= Do this =
Write out the whole listing exactly as it stands.

= Dataset excerpt =
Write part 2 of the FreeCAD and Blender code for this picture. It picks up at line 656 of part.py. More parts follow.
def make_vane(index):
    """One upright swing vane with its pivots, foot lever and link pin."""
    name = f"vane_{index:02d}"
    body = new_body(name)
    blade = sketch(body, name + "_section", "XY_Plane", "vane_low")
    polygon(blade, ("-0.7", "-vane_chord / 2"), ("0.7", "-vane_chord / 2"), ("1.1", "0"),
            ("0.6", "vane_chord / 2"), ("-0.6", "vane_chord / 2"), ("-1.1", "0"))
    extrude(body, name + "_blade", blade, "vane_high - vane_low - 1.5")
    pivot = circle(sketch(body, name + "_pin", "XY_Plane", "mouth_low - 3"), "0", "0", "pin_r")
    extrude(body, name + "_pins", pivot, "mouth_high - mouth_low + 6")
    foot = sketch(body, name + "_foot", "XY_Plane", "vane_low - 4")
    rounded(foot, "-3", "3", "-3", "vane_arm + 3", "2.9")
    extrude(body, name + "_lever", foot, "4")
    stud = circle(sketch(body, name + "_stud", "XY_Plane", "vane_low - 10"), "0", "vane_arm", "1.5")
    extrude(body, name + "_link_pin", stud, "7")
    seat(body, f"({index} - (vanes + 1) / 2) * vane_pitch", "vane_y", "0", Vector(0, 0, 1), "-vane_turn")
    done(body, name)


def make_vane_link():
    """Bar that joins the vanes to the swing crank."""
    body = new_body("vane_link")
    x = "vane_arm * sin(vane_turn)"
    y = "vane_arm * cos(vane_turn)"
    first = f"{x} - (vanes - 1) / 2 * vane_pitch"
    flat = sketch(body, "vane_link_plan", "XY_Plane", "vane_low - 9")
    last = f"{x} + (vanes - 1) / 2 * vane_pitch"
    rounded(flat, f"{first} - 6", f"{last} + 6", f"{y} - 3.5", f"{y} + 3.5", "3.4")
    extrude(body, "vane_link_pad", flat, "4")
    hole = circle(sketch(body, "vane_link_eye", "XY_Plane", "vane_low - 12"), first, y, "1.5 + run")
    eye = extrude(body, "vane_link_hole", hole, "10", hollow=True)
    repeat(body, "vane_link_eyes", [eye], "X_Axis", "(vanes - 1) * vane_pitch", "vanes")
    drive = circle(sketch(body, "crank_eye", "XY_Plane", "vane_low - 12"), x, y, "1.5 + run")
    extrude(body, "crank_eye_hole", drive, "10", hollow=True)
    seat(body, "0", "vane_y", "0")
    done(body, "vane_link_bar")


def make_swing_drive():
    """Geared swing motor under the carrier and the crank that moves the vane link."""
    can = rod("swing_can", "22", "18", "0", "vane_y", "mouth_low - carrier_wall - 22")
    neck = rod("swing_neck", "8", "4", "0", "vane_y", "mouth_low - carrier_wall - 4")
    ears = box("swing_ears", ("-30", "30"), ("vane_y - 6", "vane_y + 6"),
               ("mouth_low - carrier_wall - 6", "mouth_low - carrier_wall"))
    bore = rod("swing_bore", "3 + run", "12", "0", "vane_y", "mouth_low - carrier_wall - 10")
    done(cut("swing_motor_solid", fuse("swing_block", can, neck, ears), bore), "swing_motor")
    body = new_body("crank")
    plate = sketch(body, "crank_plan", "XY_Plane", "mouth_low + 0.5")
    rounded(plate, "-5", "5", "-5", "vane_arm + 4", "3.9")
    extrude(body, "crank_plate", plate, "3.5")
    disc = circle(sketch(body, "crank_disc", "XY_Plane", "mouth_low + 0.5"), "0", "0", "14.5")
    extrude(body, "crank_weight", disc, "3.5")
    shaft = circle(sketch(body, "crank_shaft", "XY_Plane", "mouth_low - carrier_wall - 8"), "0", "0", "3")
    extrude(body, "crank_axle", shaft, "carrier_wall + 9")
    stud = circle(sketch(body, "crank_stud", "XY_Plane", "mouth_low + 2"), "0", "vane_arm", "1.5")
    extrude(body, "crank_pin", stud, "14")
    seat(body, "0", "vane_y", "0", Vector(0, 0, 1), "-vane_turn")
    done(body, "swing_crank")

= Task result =
Write part 2 of the FreeCAD and Blender code for this picture. It picks up at line 656 of part.py. More parts follow.
def make_vane(index):
    """One upright swing vane with its pivots, foot lever and link pin."""
    name = f"vane_{index:02d}"
    body = new_body(name)
    blade = sketch(body, name + "_section", "XY_Plane", "vane_low")
    polygon(blade, ("-0.7", "-vane_chord / 2"), ("0.7", "-vane_chord / 2"), ("1.1", "0"),
            ("0.6", "vane_chord / 2"), ("-0.6", "vane_chord / 2"), ("-1.1", "0"))
    extrude(body, name + "_blade", blade, "vane_high - vane_low - 1.5")
    pivot = circle(sketch(body, name + "_pin", "XY_Plane", "mouth_low - 3"), "0", "0", "pin_r")
    extrude(body, name + "_pins", pivot, "mouth_high - mouth_low + 6")
    foot = sketch(body, name + "_foot", "XY_Plane", "vane_low - 4")
    rounded(foot, "-3", "3", "-3", "vane_arm + 3", "2.9")
    extrude(body, name + "_lever", foot, "4")
    stud = circle(sketch(body, name + "_stud", "XY_Plane", "vane_low - 10"), "0", "vane_arm", "1.5")
    extrude(body, name + "_link_pin", stud, "7")
    seat(body, f"({index} - (vanes + 1) / 2) * vane_pitch", "vane_y", "0", Vector(0, 0, 1), "-vane_turn")
    done(body, name)


def make_vane_link():
    """Bar that joins the vanes to the swing crank."""
    body = new_body("vane_link")
    x = "vane_arm * sin(vane_turn)"
    y = "vane_arm * cos(vane_turn)"
    first = f"{x} - (vanes - 1) / 2 * vane_pitch"
    flat = sketch(body, "vane_link_plan", "XY_Plane", "vane_low - 9")
    last = f"{x} + (vanes - 1) / 2 * vane_pitch"
    rounded(flat, f"{first} - 6", f"{last} + 6", f"{y} - 3.5", f"{y} + 3.5", "3.4")
    extrude(body, "vane_link_pad", flat, "4")
    hole = circle(sketch(body, "vane_link_eye", "XY_Plane", "vane_low - 12"), first, y, "1.5 + run")
    eye = extrude(body, "vane_link_hole", hole, "10", hollow=True)
    repeat(body, "vane_link_eyes", [eye], "X_Axis", "(vanes - 1) * vane_pitch", "vanes")
    drive = circle(sketch(body, "crank_eye", "XY_Plane", "vane_low - 12"), x, y, "1.5 + run")
    extrude(body, "crank_eye_hole", drive, "10", hollow=True)
    seat(body, "0", "vane_y", "0")
    done(body, "vane_link_bar")


def make_swing_drive():
    """Geared swing motor under the carrier and the crank that moves the vane link."""
    can = rod("swing_can", "22", "18", "0", "vane_y", "mouth_low - carrier_wall - 22")
    neck = rod("swing_neck", "8", "4", "0", "vane_y", "mouth_low - carrier_wall - 4")
    ears = box("swing_ears", ("-30", "30"), ("vane_y - 6", "vane_y + 6"),
               ("mouth_low - carrier_wall - 6", "mouth_low - carrier_wall"))
    bore = rod("swing_bore", "3 + run", "12", "0", "vane_y", "mouth_low - carrier_wall - 10")
    done(cut("swing_motor_solid", fuse("swing_block", can, neck, ears), bore), "swing_motor")
    body = new_body("crank")
    plate = sketch(body, "crank_plan", "XY_Plane", "mouth_low + 0.5")
    rounded(plate, "-5", "5", "-5", "vane_arm + 4", "3.9")
    extrude(body, "crank_plate", plate, "3.5")
    disc = circle(sketch(body, "crank_disc", "XY_Plane", "mouth_low + 0.5"), "0", "0", "14.5")
    extrude(body, "crank_weight", disc, "3.5")
    shaft = circle(sketch(body, "crank_shaft", "XY_Plane", "mouth_low - carrier_wall - 8"), "0", "0", "3")
    extrude(body, "crank_axle", shaft, "carrier_wall + 9")
    stud = circle(sketch(body, "crank_stud", "XY_Plane", "mouth_low + 2"), "0", "vane_arm", "1.5")
    extrude(body, "crank_pin", stud, "14")
    seat(body, "0", "vane_y", "0", Vector(0, 0, 1), "-vane_turn")
    done(body, "swing_crank")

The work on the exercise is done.